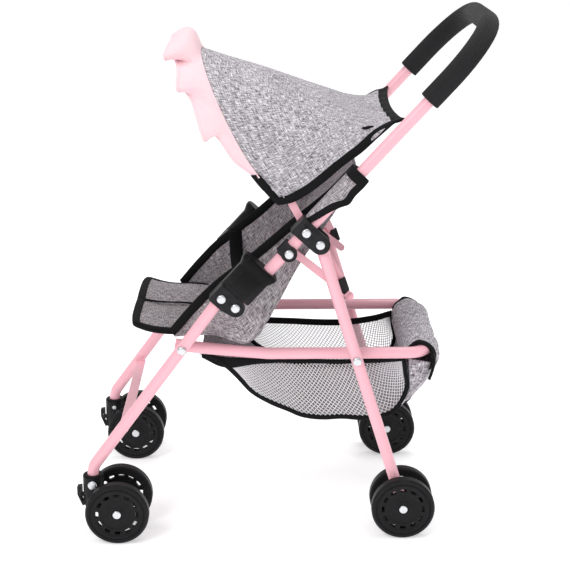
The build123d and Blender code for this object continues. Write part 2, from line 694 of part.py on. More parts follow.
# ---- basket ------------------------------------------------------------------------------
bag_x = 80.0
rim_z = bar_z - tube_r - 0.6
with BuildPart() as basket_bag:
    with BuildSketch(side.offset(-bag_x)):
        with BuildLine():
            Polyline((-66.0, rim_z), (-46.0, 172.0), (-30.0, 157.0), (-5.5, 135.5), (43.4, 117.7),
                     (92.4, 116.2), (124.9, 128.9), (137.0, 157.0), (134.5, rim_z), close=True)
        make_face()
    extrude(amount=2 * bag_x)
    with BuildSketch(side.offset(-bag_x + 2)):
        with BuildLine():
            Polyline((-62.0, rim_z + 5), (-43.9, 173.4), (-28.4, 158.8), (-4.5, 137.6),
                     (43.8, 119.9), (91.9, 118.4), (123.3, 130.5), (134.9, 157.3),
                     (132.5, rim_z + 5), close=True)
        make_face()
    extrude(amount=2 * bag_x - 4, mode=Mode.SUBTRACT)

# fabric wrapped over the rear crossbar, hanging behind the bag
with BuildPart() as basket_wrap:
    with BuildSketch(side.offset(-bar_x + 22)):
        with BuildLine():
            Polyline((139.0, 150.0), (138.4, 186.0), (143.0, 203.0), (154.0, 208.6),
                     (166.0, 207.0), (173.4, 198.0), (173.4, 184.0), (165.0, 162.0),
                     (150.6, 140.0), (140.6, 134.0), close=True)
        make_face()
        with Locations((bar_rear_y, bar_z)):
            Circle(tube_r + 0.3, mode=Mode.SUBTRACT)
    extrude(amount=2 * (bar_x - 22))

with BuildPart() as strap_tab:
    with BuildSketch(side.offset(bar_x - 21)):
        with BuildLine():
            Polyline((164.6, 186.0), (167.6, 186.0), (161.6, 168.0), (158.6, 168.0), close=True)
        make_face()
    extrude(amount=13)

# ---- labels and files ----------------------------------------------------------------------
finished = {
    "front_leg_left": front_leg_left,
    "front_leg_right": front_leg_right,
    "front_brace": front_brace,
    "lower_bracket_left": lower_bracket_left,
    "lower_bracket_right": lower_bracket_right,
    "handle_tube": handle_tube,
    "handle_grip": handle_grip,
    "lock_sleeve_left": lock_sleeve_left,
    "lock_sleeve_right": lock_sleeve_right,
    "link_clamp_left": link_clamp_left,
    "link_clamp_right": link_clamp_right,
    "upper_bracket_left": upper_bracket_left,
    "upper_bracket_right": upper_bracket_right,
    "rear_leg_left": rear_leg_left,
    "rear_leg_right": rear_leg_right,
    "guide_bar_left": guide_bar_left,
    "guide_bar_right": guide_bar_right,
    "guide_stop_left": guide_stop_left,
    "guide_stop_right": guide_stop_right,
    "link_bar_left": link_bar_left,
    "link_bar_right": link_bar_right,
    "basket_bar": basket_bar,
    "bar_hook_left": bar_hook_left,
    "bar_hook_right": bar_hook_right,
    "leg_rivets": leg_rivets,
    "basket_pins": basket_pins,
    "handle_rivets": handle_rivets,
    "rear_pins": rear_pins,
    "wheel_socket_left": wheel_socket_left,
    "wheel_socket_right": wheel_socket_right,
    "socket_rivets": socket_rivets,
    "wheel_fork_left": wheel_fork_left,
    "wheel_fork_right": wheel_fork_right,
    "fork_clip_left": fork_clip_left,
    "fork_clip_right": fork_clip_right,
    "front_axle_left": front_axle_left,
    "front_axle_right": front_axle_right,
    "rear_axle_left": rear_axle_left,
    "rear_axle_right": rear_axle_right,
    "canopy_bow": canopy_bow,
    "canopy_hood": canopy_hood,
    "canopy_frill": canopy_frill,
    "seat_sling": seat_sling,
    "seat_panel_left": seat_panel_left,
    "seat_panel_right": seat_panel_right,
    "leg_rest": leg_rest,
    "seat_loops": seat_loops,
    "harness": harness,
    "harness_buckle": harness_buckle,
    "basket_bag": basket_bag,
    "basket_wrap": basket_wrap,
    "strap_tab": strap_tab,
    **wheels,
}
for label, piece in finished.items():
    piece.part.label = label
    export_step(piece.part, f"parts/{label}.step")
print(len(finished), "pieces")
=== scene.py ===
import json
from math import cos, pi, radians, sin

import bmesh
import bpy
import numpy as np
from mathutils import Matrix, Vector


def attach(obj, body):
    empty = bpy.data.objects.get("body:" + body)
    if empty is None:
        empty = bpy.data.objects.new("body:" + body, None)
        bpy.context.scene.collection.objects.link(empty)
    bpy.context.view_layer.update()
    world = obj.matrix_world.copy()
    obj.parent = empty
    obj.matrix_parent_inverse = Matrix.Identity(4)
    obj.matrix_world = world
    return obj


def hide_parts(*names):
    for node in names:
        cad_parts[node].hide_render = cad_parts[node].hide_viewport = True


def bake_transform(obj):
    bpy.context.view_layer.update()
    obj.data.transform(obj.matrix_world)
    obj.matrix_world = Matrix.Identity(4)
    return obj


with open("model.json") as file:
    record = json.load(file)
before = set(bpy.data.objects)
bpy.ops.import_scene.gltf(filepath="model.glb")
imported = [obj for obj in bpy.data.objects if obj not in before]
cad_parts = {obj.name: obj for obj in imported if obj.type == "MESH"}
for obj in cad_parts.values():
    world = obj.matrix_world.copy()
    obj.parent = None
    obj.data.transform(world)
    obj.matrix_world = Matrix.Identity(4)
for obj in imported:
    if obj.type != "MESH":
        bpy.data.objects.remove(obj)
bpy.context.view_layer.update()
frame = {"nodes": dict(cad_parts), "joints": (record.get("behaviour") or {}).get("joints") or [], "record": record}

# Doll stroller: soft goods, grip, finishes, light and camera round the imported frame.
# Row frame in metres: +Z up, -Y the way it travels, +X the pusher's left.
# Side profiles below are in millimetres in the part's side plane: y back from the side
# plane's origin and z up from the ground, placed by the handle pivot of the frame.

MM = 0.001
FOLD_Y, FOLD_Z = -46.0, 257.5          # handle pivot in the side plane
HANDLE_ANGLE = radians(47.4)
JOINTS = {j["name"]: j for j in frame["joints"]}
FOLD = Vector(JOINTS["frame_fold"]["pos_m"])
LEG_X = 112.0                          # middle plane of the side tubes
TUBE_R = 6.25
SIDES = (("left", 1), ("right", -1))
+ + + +
#### Aim of the task
In the listing above, find the line containing "for label, piece" and the line containing "for node in". Output them and every line between, exactly, and nothing else.

#### The completed task
for label, piece in finished.items():
    piece.part.label = label
    export_step(piece.part, f"parts/{label}.step")
print(len(finished), "pieces")
=== scene.py ===
import json
from math import cos, pi, radians, sin

import bmesh
import bpy
import numpy as np
from mathutils import Matrix, Vector


def attach(obj, body):
    empty = bpy.data.objects.get("body:" + body)
    if empty is None:
        empty = bpy.data.objects.new("body:" + body, None)
        bpy.context.scene.collection.objects.link(empty)
    bpy.context.view_layer.update()
    world = obj.matrix_world.copy()
    obj.parent = empty
    obj.matrix_parent_inverse = Matrix.Identity(4)
    obj.matrix_world = world
    return obj


def hide_parts(*names):
    for node in names:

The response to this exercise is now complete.